**WRITTEN INSTRUCTION**
Restate the opening lines of the material below word for word, stopping after the line that contains "is the front.".

** START **

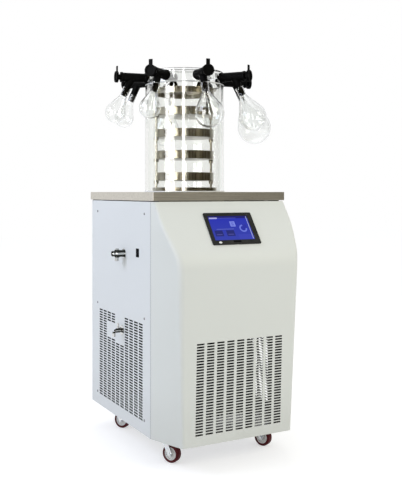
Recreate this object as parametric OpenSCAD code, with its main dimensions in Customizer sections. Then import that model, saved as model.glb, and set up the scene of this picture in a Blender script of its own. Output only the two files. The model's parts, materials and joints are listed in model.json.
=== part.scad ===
// Floor-standing laboratory freeze dryer: a sheet-metal cabinet on castors holds the refrigeration,
// a cold trap hangs in its worktop, and a clear chamber with four trays carries a manifold of eight
// valves with glass flasks. The origin is on the floor under the chamber's axis, -Y is the front.

/* [Cabinet] */
// Width across the two side panels
cabinet_w = 520; // [460:5:620]
// Depth of the side panels, from the front seam to the rear face
cabinet_d = 560; // [520:5:680]
// Height of the cabinet's underside above the floor
cabinet_foot = 90; // [86:1:110]
// Height of the worktop's upper face above the floor
worktop_z = 920; // [860:5:1000]
// Distance from the front seam back to the chamber's axis
chamber_back = 258; // [240:2:290]
// Thickness of the cabinet's sheet metal
sheet = 1.5; // [1:0.1:2]
// Shadow gap between the worktop's skirt and the panels
shadow_gap = 3; // [1:0.5:4]
// Gap at the seam between the front cover and the side panels
seam_gap = 1.5; // [0.5:0.1:2]
// Width of the folded flanges round the panels
flange_w = 15; // [10:1:20]

/* [Worktop] */
// Height of the worktop's folded edge
worktop_edge = 30; // [20:1:45]
// Overhang of the worktop past each side panel
worktop_side = 3; // [1:0.5:8]
// Overhang of the worktop past the rear face
worktop_rear = 11; // [0:1:25]
// Reach of the worktop and of the cover's upper edge ahead of the seam
worktop_lip = 26; // [20:1:40]

/* [Front cover] */
// Wall of the moulded front cover
cover_wall = 3; // [2:0.5:5]
// Angle of the upper slope from the vertical
slope_a = 36.5; // [30:0.5:42]
// Angle at which the lower face leans back
lean_a = 2.1; // [0:0.1:4]
// Reach of the cover's lower edge ahead of the seam
foot_reach = 141; // [110:1:170]
// Radius of the nose between the slope and the lower face
nose_r = 110; // [60:5:150]
// Height below the worktop at which the cheeks start to taper
taper_drop = 90; // [60:5:120]
// Height below the worktop at which the nose ends
nose_drop = 256; // [230:2:300]
// Inward taper of each cheek at the nose
nose_inset = 28; // [10:1:40]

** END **

**SOLUTION FOR THIS PROBLEM**
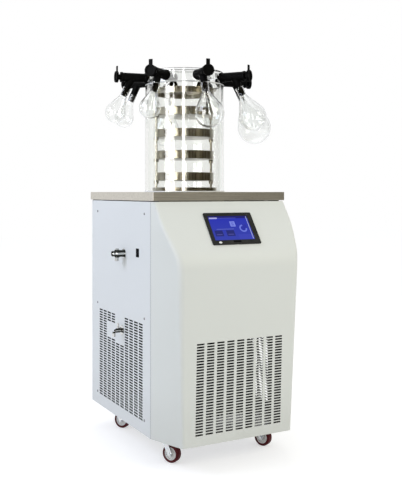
Recreate this object as parametric OpenSCAD code, with its main dimensions in Customizer sections. Then import that model, saved as model.glb, and set up the scene of this picture in a Blender script of its own. Output only the two files. The model's parts, materials and joints are listed in model.json.
=== part.scad ===
// Floor-standing laboratory freeze dryer: a sheet-metal cabinet on castors holds the refrigeration,
// a cold trap hangs in its worktop, and a clear chamber with four trays carries a manifold of eight
// valves with glass flasks. The origin is on the floor under the chamber's axis, -Y is the front.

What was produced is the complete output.